Having crossed the river Danube, via Lobau Island, the French occupied Aspern. They were surprised by the strength and determination of the Austrian attack. The village changed hands a number of times during the battle, and the church was the scene of the most desperate fighting.

We had allowed an hour for the museum, which was plenty of time. After our visit we planned to visit Lobau Island again, this time on our bikes, and explore some more. As we left we thanked the lady at the desk, and asked if there was anything else in the area relating to the battle that we should visit. She told us that there was a new exhibition at Essling granary, but it was only open Sunday morning.

Essling is about two miles from Aspern, and it was already 11am. We did not know the exact location of the granary, but I had this photo with me. We cycled as fast as we could along the modern road to Essling.
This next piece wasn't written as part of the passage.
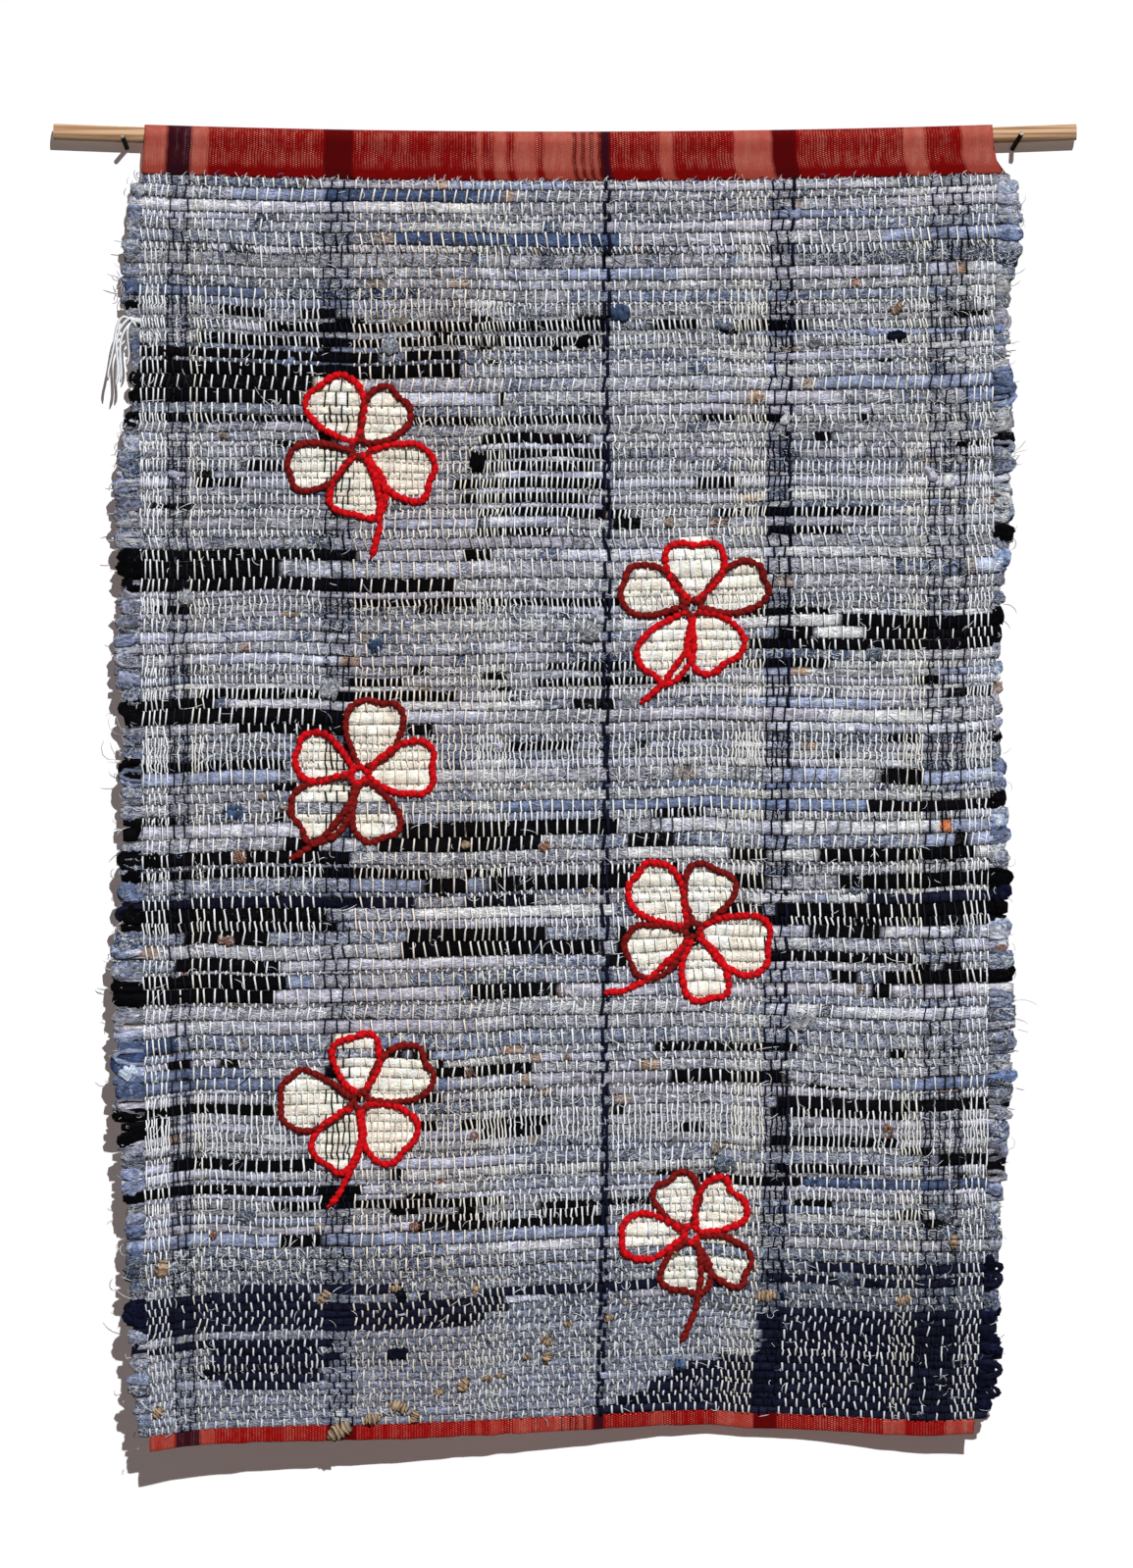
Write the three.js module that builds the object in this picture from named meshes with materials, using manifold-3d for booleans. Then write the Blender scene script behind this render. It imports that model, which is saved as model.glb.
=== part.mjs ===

We could see no sign of the granary, but found it by showing the photo and asking for directions. It is on the outskirts of the village, and we might well have missed it had we not known what it looked like, and had good directions to get there. It was sad to find it in such a run down condition.

The Granary was to Essling what the church was to Aspern. It was held by the French throughout the battle, though it was attacked time and again by the Austrians.

We arrived just before noon, and the old chap at the door seemed none too pleased to have visitors arriving so late. We were the only ones there, and I suspect that he wanted to lock up and get home for his Sunday lunch. To be honest there was not much to see inside the building, except for this large diorama. The whole building looked very run down, though perhaps now there would be an attempt to renovate it. Unfortunately we could not communicate with the old boy, other than in broken German. And he was not at all interested in small talk. It was not possible to see any of the Granary, other than the room where the diorama was laid out. It was not even possible to walk around the outside. However the large door looked very similar to paintings I have seen, and was obviously very old and battered. So it might well have been the same.